2. Ad Valorem :- According to value. Ad Valorem refers to the duty charged based on the value of goods and services on which it is levied.

3. Advance against documents :- A loan made on the basis of the security of documents covering the consignment.

4. Advising Bank :- A bank that operates in the exporter’s country and manages letters of credit for a foreign bank by informing the exporter that the credit has been opened in its favour.

5. Advisory Capacity :- A Shipper’s agent has no power to make any modifications without sanction of the group or individual he represents.

6. Agent/ Foreign Sales Agent/ Representative :- A foreign representative (individual or a company) of a local trader who helps the trader find sales abroad.

7. Air waybill :- A bill of lading that provides coverage for both domestic and international flights that transport products to a particular location. It serves as a proof of payment for the shipper, letting him know that the goods have been accepted by the carrier under specific terms and conditions.

8. Alongside :– This term refers to the side of a ship. Products that are to be delivered alongside are positioned on the dock or barge so as to be easily accessible to the transport ship’s tackle.

9. Anti-diversion Clause/ Destination control statement :- This term refers to a regulation that forbids exports from being shipped to places not approved by the government.

10. Arbitrage :- Arbitrage refers to purchasing foreign exchange, stocks, bonds or other commodities from a market and then selling them in a different market at greater costs.

11. Asian dollars :- U.S. dollars deposited in banks of Asia or the Pacific region.

12. ATA Carnet/ Carnet :- The acronym ATA means Admission Temporaire/Temporary Admission. It refers to international customs papers that allow the holder to import products into certain countries, for a brief period of time, without having to pay any duty or tax.

13. Balance of trade :- The balance of trade means the difference between a nation’s exports and imports.

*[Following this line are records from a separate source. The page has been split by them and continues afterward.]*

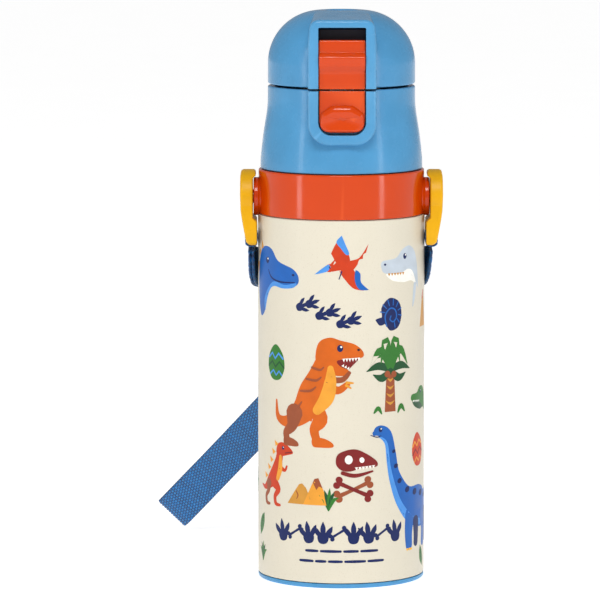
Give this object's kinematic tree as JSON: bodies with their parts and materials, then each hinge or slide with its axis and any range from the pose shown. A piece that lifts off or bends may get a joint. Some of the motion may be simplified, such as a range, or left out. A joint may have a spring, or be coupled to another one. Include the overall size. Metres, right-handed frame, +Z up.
{
  "type": "kids water bottle",
  "caption": "Slim double-wall bottle with a screw-on drinking cap, flip lid, push button, lock slider, swivelling side rings and a webbing strap",
  "frame": {"origin": "centre of the flat underside, on the bottle's axis", "axes": "+Z up along the bottle's axis; the push button faces -Y and the lid hinge is at +Y; +X is the right-hand strap ring seen from the button side"},
  "size_m": [0.1116, 0.1372, 0.2168],
  "materials": {
    "blue_plastic": "satin-gloss moulded plastic",
    "orange_plastic": "gloss moulded plastic",
    "yellow_plastic": "fine-textured moulded plastic",
    "cream_paint": null,
    "plain_steel": "electropolished stainless steel",
    "dark_plastic": "dark moulded plastic",
    "white_plastic": "food-safe moulded plastic",
    "silicone": "translucent white silicone",
    "blue_webbing": "flat woven webbing"
  },
  "bodies": {
    "bottle": {"outer_shell": "cream_paint", "inner_vessel": "plain_steel", "base_plate": "plain_steel", "base_cover": "blue_plastic", "shoulder_band": "orange_plastic", "pivot_stud_right": "orange_plastic", "pivot_stud_left": "orange_plastic", "strap_long_run": "blue_webbing", "strap_doubled_run": "blue_webbing", "strap_slider": "dark_plastic"},
    "ring_right": {"strap_ring_right": "yellow_plastic", "strap_end_right": "blue_webbing"},
    "ring_left": {"strap_ring_left": "yellow_plastic", "strap_end_left": "blue_webbing"},
    "seal": {"cap_seal": "silicone"},
    "cap": {"collar_shell": "blue_plastic", "cap_core": "white_plastic", "spout": "white_plastic", "spout_gasket": "silicone", "hinge_pin": "plain_steel", "lid_spring": "plain_steel", "button_spring": "plain_steel"},
    "button": {"release_button": "orange_plastic"},
    "lid": {"lid_shell": "blue_plastic", "lid_liner": "white_plastic", "spout_seal": "silicone", "lid_catch": "white_plastic", "lock_track": "dark_plastic"},
    "lock": {"lock_slider": "orange_plastic", "lock_leaf": "plain_steel"}
  },
  "joints": [
    {"name": "ring_right_swing", "type": "hinge", "parent": "bottle", "child": "ring_right", "pos_m": [0.0352, 0, 0.14565], "axis": [1, 0, 0], "range_deg": [-20, 60], "deforming": ["strap_long_run"]},
    {"name": "ring_left_swing", "type": "hinge", "parent": "bottle", "child": "ring_left", "pos_m": [-0.0352, 0, 0.14565], "axis": [1, 0, 0], "range_deg": [-20, 60], "deforming": ["strap_doubled_run"]},
    {"name": "cap_lift", "type": "slide", "parent": "bottle", "child": "seal", "axis": [0, 0, 1], "range_m": [0, 0.01]},
    {"name": "cap_turn", "type": "hinge", "parent": "seal", "child": "cap", "pos_m": [0, 0, 0.165], "axis": [0, 0, 1], "range_deg": [0, 720]},
    {"name": "lid_hinge", "type": "hinge", "parent": "cap", "child": "lid", "pos_m": [0, 0.0302, 0.1882], "axis": [-1, 0, 0], "range_deg": [0, 135]},
    {"name": "lock_slide", "type": "slide", "parent": "lid", "child": "lock", "axis": [0, 0, 1], "range_m": [0, 0.0043]},
    {"name": "button_press", "type": "slide", "parent": "cap", "child": "button", "axis": [0, 1, 0], "range_m": [0, 0.0018], "stiffness_N_per_m": 800, "deforming": ["button_spring"]}
  ],
  "couplings": [
    {"joint": "cap_lift", "follows": "cap_turn", "m_per_rad": 0.00079577}
  ]
}
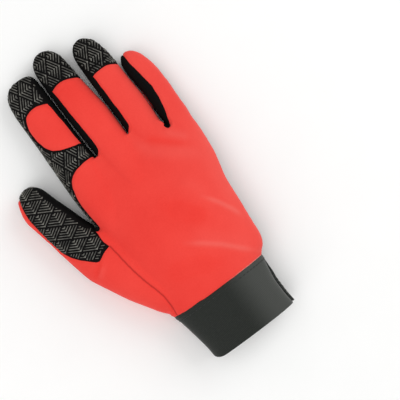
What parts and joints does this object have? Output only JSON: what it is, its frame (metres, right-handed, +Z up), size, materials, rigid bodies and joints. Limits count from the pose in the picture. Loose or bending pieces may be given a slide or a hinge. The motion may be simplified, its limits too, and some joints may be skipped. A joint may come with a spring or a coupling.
{
  "type": "work glove",
  "caption": "Right-hand work glove with a red stretch back, black grip-printed palm and fingertips, elastic cuff and hook-and-loop wrist strap.",
  "frame": {"origin": "middle of the glove's plan at the surface it lies on", "axes": "+Y from the cuff to the fingertips, +X toward the little finger (thumb on the -X side), +Z up through the back of the hand, palm down"},
  "size_m": [0.1412, 0.2496, 0.0362],
  "materials": {
    "red_stretch": "matte knit",
    "grip_leather": "matte with raised silicone lines",
    "side_leather": "matte",
    "cuff_elastic": "matte knit",
    "strap_webbing": "matte",
    "strap_rim": "satin",
    "strap_field": "gloss",
    "strap_anchor": "matte"
  },
  "bodies": {
    "root": {"back_panel": "red_stretch", "index_back_patch": "red_stretch", "thumb_back_panel": "red_stretch", "palm_panel": "grip_leather", "thumb_palm_panel": "grip_leather", "middle_tip_cap": "grip_leather", "ring_tip_cap": "grip_leather", "fourchette_index_middle": "side_leather", "fourchette_middle_ring": "side_leather", "fourchette_ring_little": "side_leather", "cuff": "cuff_elastic", "wrist_strap": "strap_webbing", "strap_rim": "strap_rim", "strap_field": "strap_field", "strap_anchor": "strap_anchor"}
  },
  "joints": []
}
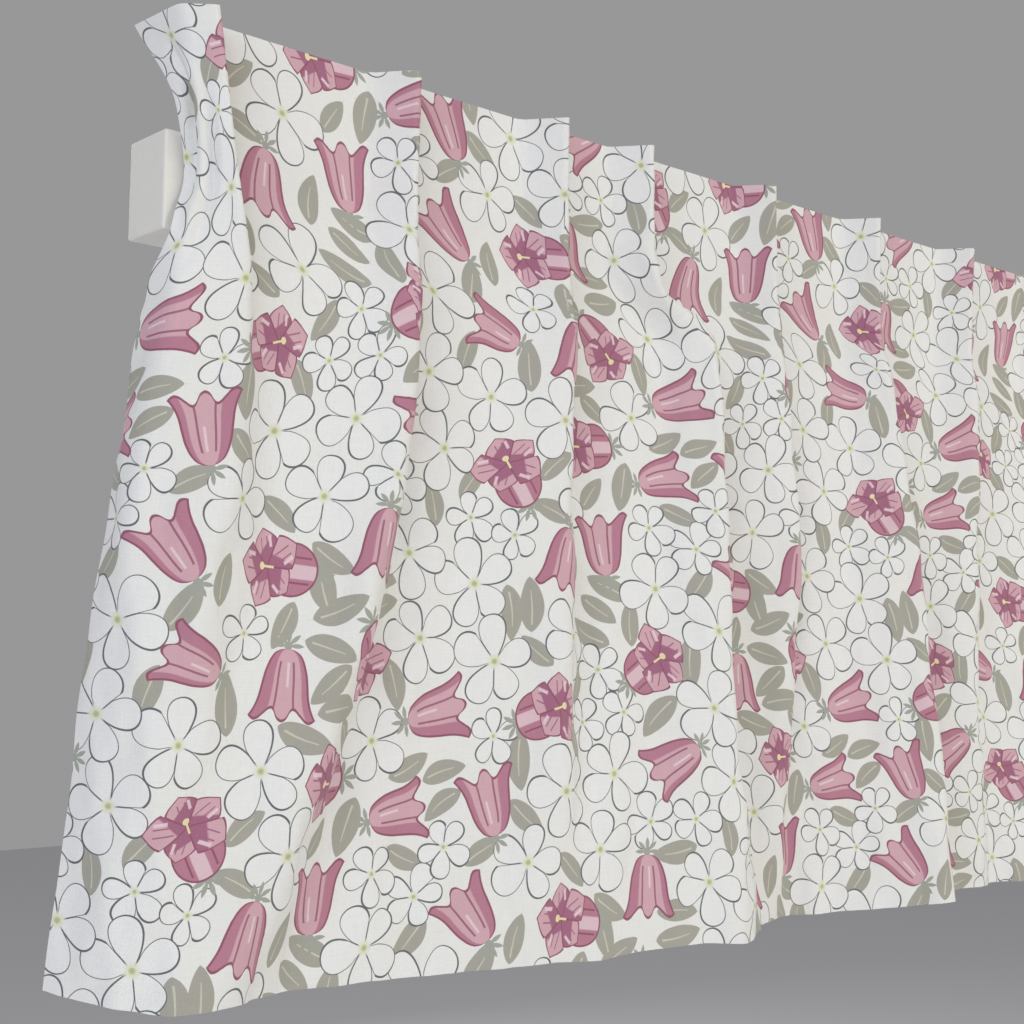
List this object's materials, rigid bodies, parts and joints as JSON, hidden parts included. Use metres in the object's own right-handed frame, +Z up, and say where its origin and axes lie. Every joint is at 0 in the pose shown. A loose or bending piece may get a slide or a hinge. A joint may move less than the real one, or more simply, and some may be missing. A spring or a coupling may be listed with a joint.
{
  "type": "window valance on a rail",
  "caption": "Floral cotton window valance with a standing pleated heading, hung on the front of a plain painted wooden rail.",
  "frame": {"origin": "middle of the rail's back face, where it lies on the wall", "axes": "+X along the rail, to the right for someone who faces the valance; +Y into the wall; +Z up"},
  "size_m": [1.2652, 0.0999, 0.4503],
  "materials": {
    "rail_paint": "satin white paint on planed wood",
    "valance_cotton": "plain-woven cotton, matt, printed with flowers and leaves"
  },
  "bodies": {
    "root": {"rail": "rail_paint", "valance_cloth": "valance_cotton"}
  },
  "joints": []
}
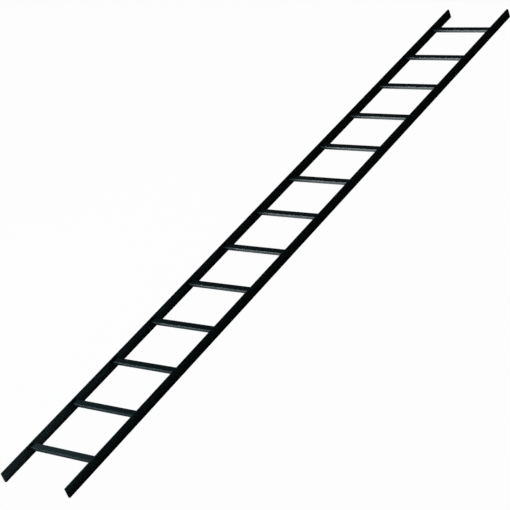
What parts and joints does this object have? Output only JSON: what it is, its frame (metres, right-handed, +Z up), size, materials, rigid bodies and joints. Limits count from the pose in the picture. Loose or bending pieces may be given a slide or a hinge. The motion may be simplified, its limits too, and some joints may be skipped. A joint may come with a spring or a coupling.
{
  "type": "cable ladder section",
  "caption": "Straight tubular steel cable ladder section: rectangular tube stringers joined by evenly spaced welded tube rungs, black powder coated.",
  "frame": {"origin": "middle of the section, on the level floor it lies on, midway between the stringers", "axes": "+X along the ladder from rung 1 to rung 13, +Y to the left stringer, +Z up, out of the side on which the cables lie"},
  "size_m": [3.048, 0.3048, 0.0381],
  "materials": {
    "black_powder_coat": "semi-gloss black powder coat, slightly blue-green"
  },
  "bodies": {
    "root": {"stringer_left": "black_powder_coat", "stringer_right": "black_powder_coat", "rung_01": "black_powder_coat", "rung_02": "black_powder_coat", "rung_03": "black_powder_coat", "rung_04": "black_powder_coat", "rung_05": "black_powder_coat", "rung_06": "black_powder_coat", "rung_07": "black_powder_coat", "rung_08": "black_powder_coat", "rung_09": "black_powder_coat", "rung_10": "black_powder_coat", "rung_11": "black_powder_coat", "rung_12": "black_powder_coat", "rung_13": "black_powder_coat"}
  },
  "joints": []
}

A favourable balance of trade exists when a nation’s exports exceed its imports. If imports are more than the country’s exports then a trade deficit exists.

14. Barter :– Countries with currency that aren’t easily convertible engage in barter, wherein goods are exchanged for some other goods without use of money.

15. Beneficiary :- The letter of credit is issued in favour of the beneficiary

16. Bill of exchange/ Draft :- Bill of exchange is a written and non-negotiable order by the drawer to the drawee to pay a certain amount of money for goods or services, either via a sight bill or a term bill. Once the drawee accepts and signs the bill it becomes a binding contract.

17. Bill of Exchange :– Ninety Days- This order is payable either ninety days after acceptance or ninety days after sight, whichever is mentioned on the face of the bill.

18. Bill of Lading (B/L) :- When goods are shipped via sea or when goods are packed in a container in a particular place, the Bill of Lading serves as proof that there exists a contract between the exporter and the importer or as a receipt for the goods shipped and includes details of the products’ conditions when placed onboard. B/L also acts as a document of title, which means that the firm mentioned on the bill has the right to be in possession of the goods. A transfer of title on the bill will also transfer the ownership rights.

19. Bill of Lading :– Trans-Shipment- This bill, unlike B/L, mentions the names of intermediate ports as well as the final port.

20. Bonded warehouse :- Warehouses approved by customs to store merchandise on which duty payments have been deferred until the merchandise is removed

21. Booking :- A deal with a steamship firm to accept and carry freight.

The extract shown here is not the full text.